Unidentified Audience Member
No promises. Two questions, if I can. Very quickly, first of all, FT circulation's holding up great. But I wonder if you could split out the year-to-date circulation trend of the UK edition as opposed to the international editions.
And then, just lastly, a very nebulous question. Does the merger of Thomson/Reuters affect anything in the way FT Group performs or opportunities that may arise in the future?
Marjorie Scardino - CEO
Okay, Rona.
Rona Fairhead - CEO FT Group
In terms of the UK, the UK has basically been broadly level year on year. So I think we are happy with the performance and I think it has shown very robust circulation pretty much across the world.
In terms of Thomson/Reuters, I think that what -- where the biggest opportunities, as we see them, are, are from Interactive Data, because as -- when you have a merger of two big companies in the same sector, a lot of customers are looking for a second source. And you've eliminated one of the sources if you were using those two. And therefore, what Interactive Data is finding is more opportunities because people are looking for second sources in another supplier.
I also think that Interactive is going to be set better as Thomson/Reuters potentially look hard and they're working on the integration plans. There are opportunities that will come up that Interactive Data will be able to take up with new products and that is exactly what we are doing.

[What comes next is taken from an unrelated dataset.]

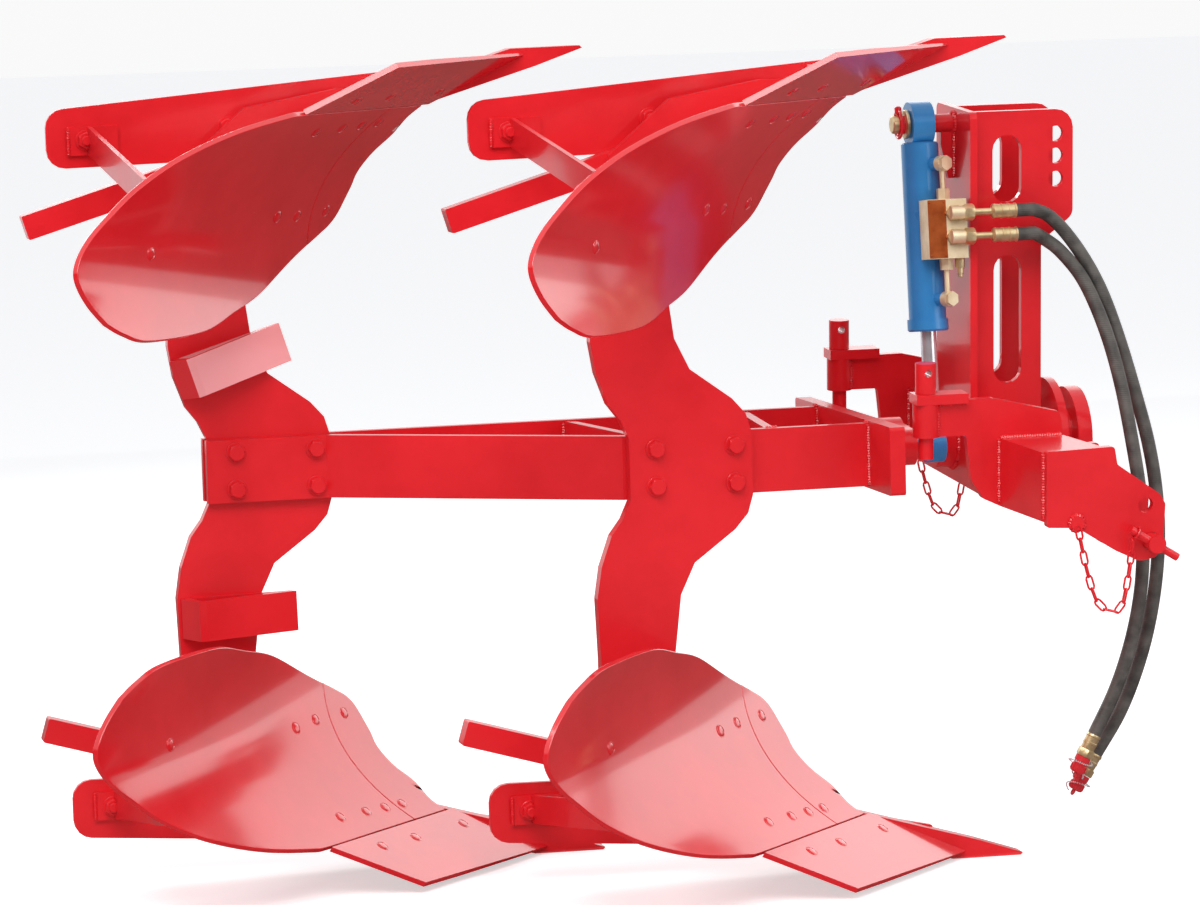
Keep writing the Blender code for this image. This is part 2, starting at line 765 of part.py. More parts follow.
# Beam: a straight plate on the land side and a bent one on the other, with the shanks between or beside.
def strip(path, thickness):
    """A bent strip in plan: the path is one face, and the thickness goes to its left."""
    points = [Vector(point) for point in path]
    inner = []
    for index, here in enumerate(points):
        ways = []
        if index:
            ways.append((here - points[index - 1]).normalized())
        if index < len(points) - 1:
            ways.append((points[index + 1] - here).normalized())
        sides = [Vector((-way.y, way.x)) for way in ways]
        middle = sum(sides, Vector((0, 0))).normalized()
        inner.append(here + middle * thickness / middle.dot(sides[0]))
    return [tuple(point) for point in points] + [tuple(point) for point in reversed(inner)]


bend_front = (-0.004, BEAM_NEAR)
bend_rear = (-0.435, BEAM_NEAR_REAR)
plate("beam_right", [strip(((BEAM_REAR, BEAM_NEAR_REAR), bend_rear, bend_front,
                            (BEAM_FRONT - SEAT, BEAM_NEAR)), BEAM_PLATE)],
      -BEAM_HALF, BEAM_HALF, "XY", frame, RED)
block("beam_left", (BEAM_REAR, BEAM_FAR - BEAM_PLATE, -BEAM_HALF), (BEAM_FRONT - SEAT, BEAM_FAR, BEAM_HALF),
      frame, RED)
cross_low = BEAM_NEAR + BEAM_PLATE + SEAT
cross_high = BEAM_FAR - BEAM_PLATE - SEAT
for name, near_x, far_x in (("cross_bar_rear", 0.020, -0.030), ("cross_bar_front", 0.238, 0.268)):
    plate(name, [[(near_x, cross_low), (near_x + CROSS_BAR, cross_low),
                  (far_x + CROSS_BAR, cross_high), (far_x, cross_high)]],
          -BEAM_HALF + 0.002, BEAM_HALF - 0.002, "XY", frame, RED)
plate("front_cross_plate", [outline((
    (-CROSS_PLATE_REACH, -CROSS_PLATE_HALF, 0.006), (CROSS_PLATE_REACH, -CROSS_PLATE_HALF, 0.006),
    (CROSS_PLATE_REACH, CROSS_PLATE_HALF, 0.006), (-CROSS_PLATE_REACH, CROSS_PLATE_HALF, 0.006)))],
    BEAM_FRONT, BEAM_FRONT + CROSS_PLATE, "YZ", frame, RED)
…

So I see that Thomson/Reuters, short term, pretty positive for Interactive Data. And that is one of the reasons, as well as the regulatory environment and the absolute focus on how people are getting the prices they're getting, that is allowing us to raise our guidance for this year.
Marjorie Scardino - CEO
Thank you all very much. I know you have to rush off to Informa or some place like that and I hope you have a good time. But thank you for spending time with us. If you had a question and we didn't get to it and you want to stay behind, that would be great. We'd be happy to try to answer it. Thank you.